[Begin]

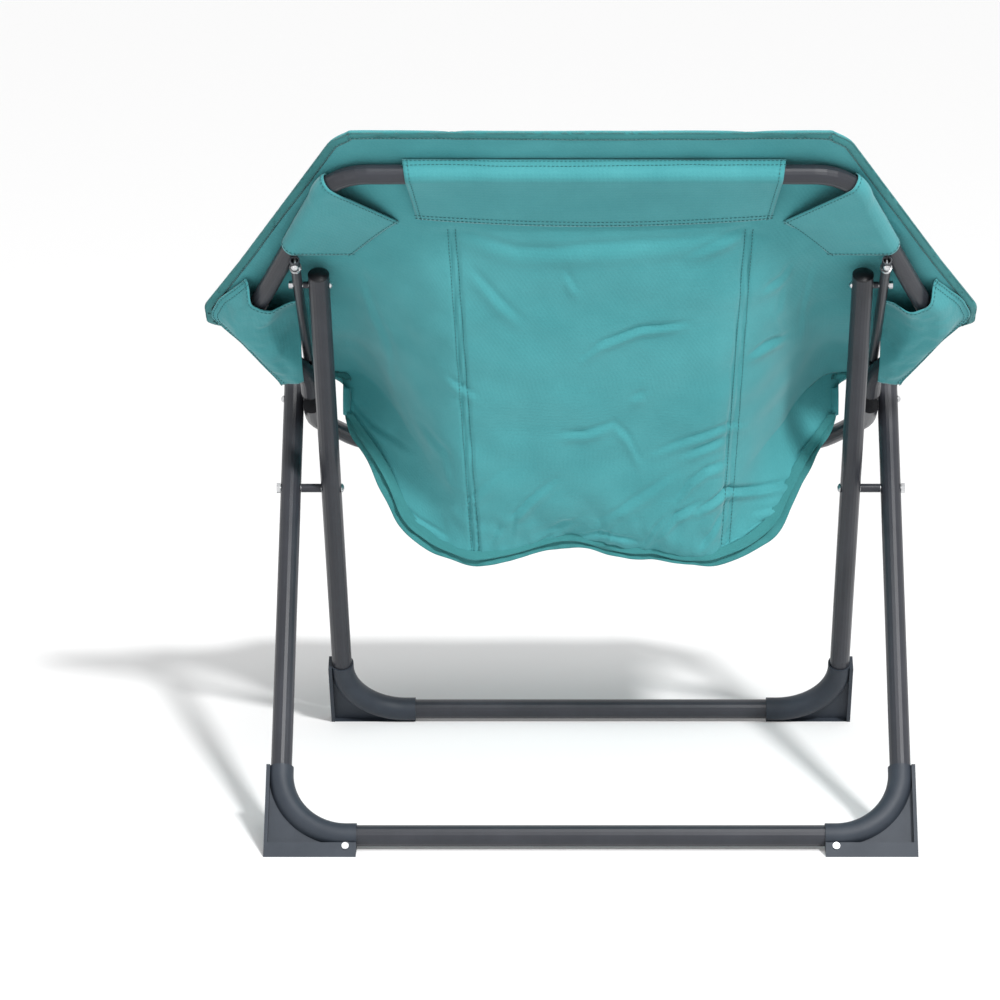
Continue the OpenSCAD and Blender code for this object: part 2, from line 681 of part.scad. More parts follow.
// Outer face, padding direction and padding depth of the back pad at a row and a column
columns = concat([for (c = col_share) [c, 0]], [for (r = rim_col_share) [1, r]]);
back_rows = concat(
    [for (s = upper_row_share) [mix(pad_top_l, corner_hi, s), 0]],
    [[back_side_l, 0], [corner_lo, 0], [(corner_lo + lobe_l) / 2, 0], [lobe_l, 0]],
    [for (s = lobe_row_share) [lobe_l, s]]
);
function back_row_point(t, k) = let (
    x = k[1] > 0 ? mix(inner_x(t), pad_x(t), k[1]) : inner_x(t) * k[0],
    n = mix(pad_rim(t), belly(t) + pad_rim(t) - rim_n, section(k[0]))
) place(x, ring_yz(t, n));
function back_row_dir(t, k) = let (
    a = max(0, k[0] - seam_step_share),
    b = min(1, k[0] + seam_step_share),
    fall = (pad_rim(t) - belly(t)) * (section(b) - section(a)) / (2 * seam_step_share * inner_x(t)),
    v = k[1] > 0 ? [0, 1] : unit([fall, 1])
) place(v.x, v.y * [-sin(ring_a), cos(ring_a)]);
function back_point(row, k) = row[1] == 0
    ? back_row_point(row[0], k)
    : mix(back_row_point(row[0], k), seam_point(k, 1), row[1]);
function back_dir(row, k) = row[1] == 0
    ? back_row_dir(row[0], k)
    : unit(mix(back_row_dir(row[0], k), seam_in(k[0]), row[1]));
function back_depth(row, k) = let (
    top = crown(pad_top_l - row[0], crown_reach),
    x = k[1] > 0 ? mix(inner_x(row[0]), pad_x(row[0]), k[1]) : inner_x(row[0]) * k[0],
    side = crown(pad_x(row[0]) - x, crown_reach),
    low = mix(1, seam_t_share, smooth(row[1])),
    full = mix(pad_edge_t, pad_t, min(top, side) * low)
) full * channel(k[0]);

// The same for the front pad, whose rows run from the bottom seam over the front bar
front_rows = concat([for (s = front_way_share) [s, 0]], [for (s = front_over_share) [1, s]]);
function front_row_point(k, over_bar) = let (
    x = mix(front_row_x, front_edge_x, over_bar) * (k[0] + k[1] * edge_strip / front_row_x),
    s = mix(front_row_l, front_edge_l, over_bar)
) place(x, front_yz(s, rim_n));
function front_point(row, k) = let (
    a = seam_point(k, -1),
    b = front_row_point(k, row[1]),
    sag = front_sag * 4 * row[0] * (1 - row[0]) * section(k[0])
) mix(a, b, row[0]) + place(0, sag * [sin(front_tilt), -cos(front_tilt)]);
function front_dir(row, k) =
    unit(mix(seam_in(k[0]), place(0, [-sin(front_tilt), cos(front_tilt)]), row[0]));
function front_depth(row, k) = let (
    x = front_row_x * (1 - k[0]),
    side = crown(x + edge_strip, crown_reach),
    low = mix(seam_t_share, 1, smooth(row[0] / seam_thin_share)),
    top = row[1] > 0 ? crown((1 - row[1]) * (front_edge_l - front_row_l), crown_reach / 2) : 1
) mix(pad_edge_t, pad_t, min(side, top) * low) * channel(k[0]);

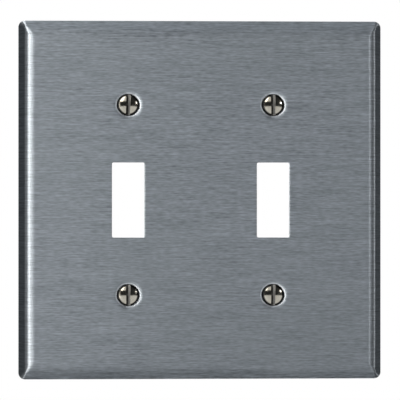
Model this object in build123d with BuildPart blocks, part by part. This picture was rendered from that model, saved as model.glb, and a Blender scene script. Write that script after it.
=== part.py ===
"""Two-gang toggle switch wall plate of brushed stainless steel, with its captive oval-head screws.

Frame: millimetres, +X right and +Z up as seen from the front, the front facing -Y.
The rear rim lies on the wall plane Y = 0, and the origin is the middle of that rim.
"""

from build123d import *
from math import cos, radians, sin, tan
import os

os.makedirs("parts", exist_ok=True)

# Wall plate: a shallow pan drawn from one sheet, open to the wall
plate_width = 115.8
plate_height = 114.3
plate_depth = 5.6
sheet = 0.9
side_lean = 28.5  # degrees that each side leans in from straight forward
bend_radius = 4.0  # outside radius of the bends between the face and the sides
rim_corner_radius = 2.1  # outside radius of the corners at the rim
mitre_radius = 0.8  # outside radius of the mitred corners in the bends
bend_steps = 6  # sections that the bends are lofted through

# Standard spacing of two toggle switches side by side
gang_spacing = 46.02
screw_spacing = 60.325
opening_width = 10.3
opening_height = 23.8
opening_corner = 0.5
opening_edge = 0.3  # rolled edge where the punch entered

# Countersunk dimples, pressed in for the screw heads. Depths are measured back from the plate's face.
countersink = 82.0  # included angle, degrees
dimple_radius = 3.8  # where the cone would meet the face
dimple_rim = 2.1  # rounding between the cone and the face
dimple_back_rim = dimple_rim - sheet
dimple_depth = 2.6
screw_hole_radius = 2.15

# Slotted oval-head machine screw, number 6 with 32 threads per inch, half an inch long
pitch = 25.4 / 32
thread_radius = 1.75
root_radius = 1.3
crest_land = pitch / 8
screw_length = 12.7
head_seat = 0.4  # depth of the head's rim below the plate's face
head_clearance = 0.05  # between the head's cone and the dimple
head_rim = 0.12  # straight band round the head
crown_height = 1.25
slot_width = 1.2
slot_depth = 1.5
tip_chamfer = 0.45
slot_lean = {"upper_left": -2.4, "upper_right": 0.8, "lower_left": 0.6, "lower_right": -0.8}

# Fibre washer on each screw, behind the plate
washer_radius = 4.5
washer_bore = thread_radius + 0.05
washer_thickness = 0.8
back_out_turns = 2  # turns that a screw backs out before its washer meets the dimple
washer_clearance = 0.1  # what is left between them then

half_angle = radians(countersink / 2)
screw_places = {
    "upper_left": (-gang_spacing / 2, screw_spacing / 2),
    "upper_right": (gang_spacing / 2, screw_spacing / 2),
    "lower_left": (-gang_spacing / 2, -screw_spacing / 2),
    "lower_right": (gang_spacing / 2, -screw_spacing / 2),
}


def half_section(x, z):
    """Sketch plane through a screw's axis: local x is the radius, local y the depth behind the face."""
    return Plane(origin=(x, -plate_depth, z), x_dir=(1, 0, 0), z_dir=(0, 0, 1))


def screw_axis(x, z):
    return Axis((x, 0, z), (0, 1, 0))


def make_pan(width, height, depth, bend, rim_corner, mitre):
    """A shallow solid pan: sides that lean in from the rim on the wall, and bends that carry them into the face.

    bend is the radius of the bends. The corners between the sides tighten from rim_corner to mitre, at the bends.
    """
    turn = radians(90 - side_lean)
    flank_depth = depth - bend * (1 - cos(turn))
    flank_inset = flank_depth * tan(radians(side_lean))
    with BuildPart() as pan:
        for level, inset, corner in ((0, 0, rim_corner), (flank_depth, flank_inset, mitre)):
            with BuildSketch(Plane.XZ.offset(level)):
                RectangleRounded(width - 2 * inset, height - 2 * inset, corner)
        loft(ruled=True)
        for step in range(bend_steps + 1):
            left = turn * (1 - step / bend_steps)
            inset = flank_inset + bend * (sin(turn) - sin(left))
            with BuildSketch(Plane.XZ.offset(depth - bend * (1 - cos(left)))):
                RectangleRounded(width - 2 * inset, height - 2 * inset, mitre)
        loft()
    return pan


# The plate's outside, and its inside one sheet away
outside = make_pan(plate_width, plate_height, plate_depth, bend_radius, rim_corner_radius, mitre_radius)
side_thickness = sheet / cos(radians(side_lean))
inside = make_pan(
    plate_width - 2 * side_thickness,
    plate_height - 2 * side_thickness,
    plate_depth - sheet,
    bend_radius - sheet,
    rim_corner_radius - sheet,
    mitre_radius / 2,
)

# The front of a dimple is a cone that ends in the screw hole, and its back is the same cone one sheet away
cone_depth = (dimple_radius - screw_hole_radius) / tan(half_angle)
lead_in = 0.5
back_radius = dimple_radius + sheet / cos(half_angle) - sheet * tan(half_angle)
back_floor_radius = back_radius - (dimple_depth - sheet) * tan(half_angle)

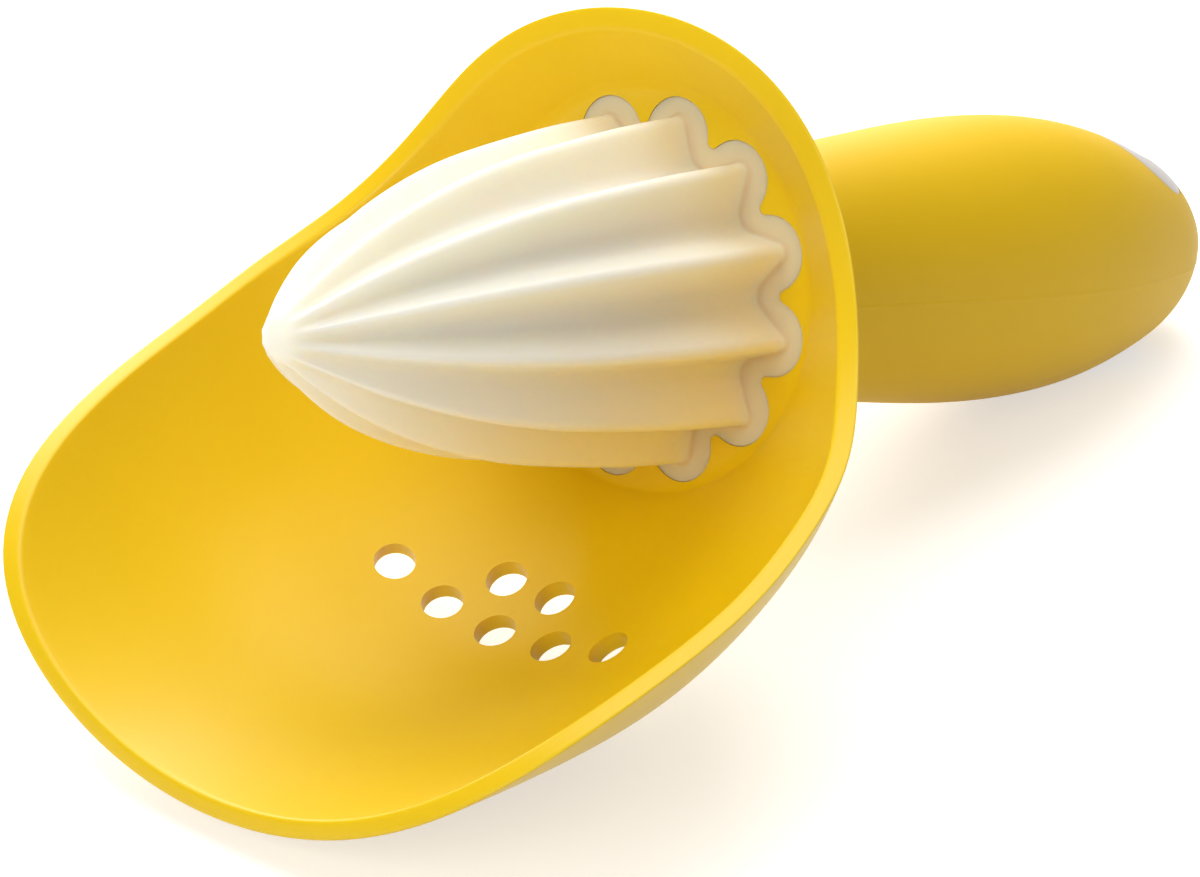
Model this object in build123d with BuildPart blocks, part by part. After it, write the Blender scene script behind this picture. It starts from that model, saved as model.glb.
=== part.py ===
from build123d import *
import os
from math import atan, cos, degrees, hypot, radians, sin

# Hand citrus reamer with a pip-catching scoop: a white fluted cone stands in front of a yellow
# scoop, and a white core runs back from both of them inside a soft yellow grip.
# Every piece is made in the tool's own frame: X along the tool towards the cone's tip, Z up,
# the origin in the middle of the flange's front face. The whole tool is then laid down the way
# it rests on a table, on the scoop's floor and the grip's belly. All lengths are millimetres.

os.makedirs("parts", exist_ok=True)

# Reamer cone: ribs, flutes, scalloped flange, and the socket and screw boss inside
cone_length = 60.0
rib_radius = 19.7
rib_count = 12
rib_turn = -3.2
tip_radius = 1.5
crest_round = 1.0
flute_round = 2.2
flute_depth = 5.3
cone_station_shares = (0.0, 0.17, 0.34, 0.50, 0.67, 0.83, 0.93, 0.98)
rib_shares = (1.0, 0.945, 0.885, 0.807, 0.680, 0.465, 0.265, 0.115)
lobe_reach = 21.7
lobe_radius = 4.2
notch_round = 0.7
foot_round = 1.2
flange_thickness = 1.6
socket_depth = 8.0
cavity_length = 46.0
cavity_shoulder_radius = 9.0
cavity_nose_radius = 3.4
boss_radius = 3.8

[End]

_WRITTEN EXERCISE_: Nothing but the lines from the one with "saved as model.glb." to the one with "from math import atan, cos, degrees, hypot, radians, sin" should be echoed, both of them included, exactly as written.

_WRITTEN REPLY_:
Model this object in build123d with BuildPart blocks, part by part. After it, write the Blender scene script behind this picture. It starts from that model, saved as model.glb.
=== part.py ===
from build123d import *
import os
from math import atan, cos, degrees, hypot, radians, sin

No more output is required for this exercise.